As an individualist who embraced and incorporated fauvist, cubist, surrealist, and expressionist notes into his works, the time spent in revolutionary Russia was dangerous, especially when his antagonist, Kazimir Malevich, founder of suprematist art movement, was employed – without Shagall having any say in the matter. Shagall’s non-confrontational nature and initial belief that their differences could be overcome made him a sitting duck for Malevich’s revolutionary zeal and malevolent machinations. Hope of reconcilng the painterly ideals between Shagall and Malevich was an act of self-delusion. Political reconciliation between individualism and collectivism wasn’t even to contemplated, and it was only a matter of time before his friends and family are threatened, picked off one by one, and Shagall forced to flee for his life. Parts IV and V were for me the most powerful, particularly after last year’s reading on the Russian Revolution.
The narration isn’t strictly chronological. 4 times Dean jumps forward into the future before coming back to the “present”. These flash forwards are presented as visions, brought by the prophet Elijah, which enable a specific story arc to be completed, such as Modligiani’s life and death. Elijah tells Shagall that 18 Jews are to die, and visions 2-4 identify these. Normally dreams and visions are a turn-off for me, but I found them quite effective in this context; they enable the author to incorporate the horrors of the Jewish persecutions in the C20th in the concision of Part VI. They also show the impact of that persecution on one man without any sentimentality. Shagall lost 18 close friends and family to Nazi atrocities, including his uncle Neuch, the original fiddler on the roof. These losses culminated in the painting that is generally considered his masterpiece and the painting from which this novel takes its name, The White Crucifixion.

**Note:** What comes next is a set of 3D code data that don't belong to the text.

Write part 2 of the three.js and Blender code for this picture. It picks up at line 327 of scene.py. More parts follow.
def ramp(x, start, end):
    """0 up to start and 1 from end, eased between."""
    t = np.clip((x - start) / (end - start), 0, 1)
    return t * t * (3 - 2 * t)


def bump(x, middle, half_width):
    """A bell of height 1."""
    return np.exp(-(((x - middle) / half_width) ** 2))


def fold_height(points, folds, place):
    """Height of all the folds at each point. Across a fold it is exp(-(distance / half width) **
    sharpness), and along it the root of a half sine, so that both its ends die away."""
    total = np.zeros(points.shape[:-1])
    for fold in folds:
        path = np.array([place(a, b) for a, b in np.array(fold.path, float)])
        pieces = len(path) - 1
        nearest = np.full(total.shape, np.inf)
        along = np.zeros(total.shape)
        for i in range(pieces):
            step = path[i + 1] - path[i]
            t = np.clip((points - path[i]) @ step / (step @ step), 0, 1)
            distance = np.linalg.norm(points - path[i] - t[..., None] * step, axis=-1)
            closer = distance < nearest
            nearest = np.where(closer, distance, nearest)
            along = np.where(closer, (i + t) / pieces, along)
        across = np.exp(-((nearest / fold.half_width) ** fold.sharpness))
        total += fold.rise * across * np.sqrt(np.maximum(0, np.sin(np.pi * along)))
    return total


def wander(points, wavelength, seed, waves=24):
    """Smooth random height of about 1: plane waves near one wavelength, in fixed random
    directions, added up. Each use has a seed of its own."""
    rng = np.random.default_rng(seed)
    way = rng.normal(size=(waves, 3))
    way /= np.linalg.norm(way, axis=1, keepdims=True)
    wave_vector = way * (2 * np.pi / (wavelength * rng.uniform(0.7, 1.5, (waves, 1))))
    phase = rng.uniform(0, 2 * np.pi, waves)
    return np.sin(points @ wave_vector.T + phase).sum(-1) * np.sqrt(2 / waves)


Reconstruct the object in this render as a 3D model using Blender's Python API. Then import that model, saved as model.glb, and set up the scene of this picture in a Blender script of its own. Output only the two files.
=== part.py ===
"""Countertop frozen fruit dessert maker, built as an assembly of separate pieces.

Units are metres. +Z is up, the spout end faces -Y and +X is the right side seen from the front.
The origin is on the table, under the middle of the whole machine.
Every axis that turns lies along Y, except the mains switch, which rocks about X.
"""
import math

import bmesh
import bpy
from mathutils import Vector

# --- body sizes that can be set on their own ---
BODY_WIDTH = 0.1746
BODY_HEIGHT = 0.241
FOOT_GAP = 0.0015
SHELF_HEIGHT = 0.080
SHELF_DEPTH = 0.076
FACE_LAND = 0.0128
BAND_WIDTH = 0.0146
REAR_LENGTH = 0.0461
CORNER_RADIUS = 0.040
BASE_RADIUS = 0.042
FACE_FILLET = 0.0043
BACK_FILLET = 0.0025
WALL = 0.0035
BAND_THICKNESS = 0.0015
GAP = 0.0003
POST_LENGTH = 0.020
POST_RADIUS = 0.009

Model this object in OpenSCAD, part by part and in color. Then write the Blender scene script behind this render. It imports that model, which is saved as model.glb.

I found this such an interesting historical novel. I learned a lot about Chagall’s art, though I would have liked some coloured plates of the paintings to have been included, as I found myself constantly flitting between book and internet. Budgetary issues will have prevented this, I assume. Neither have I included any paintings in this post because I’m unsure of what is copyrighted and what is not, and I’m a bit nervous when it comes to Chagall. Do you remember the episode of Fake or Fortune? that resulted in the Chagall foundation ordering a painting worth £100,000 to be destroyed because it was deemed a fake. I’m making no comment on the actions of the Chagall foundation, but the tumult in the painter’s life and the number of times he had to leave his paintings behind, clearly identified in Dean’s novel, certainly explains why there is an opportunity for shady dealing in unprovenanced “Chagalls”.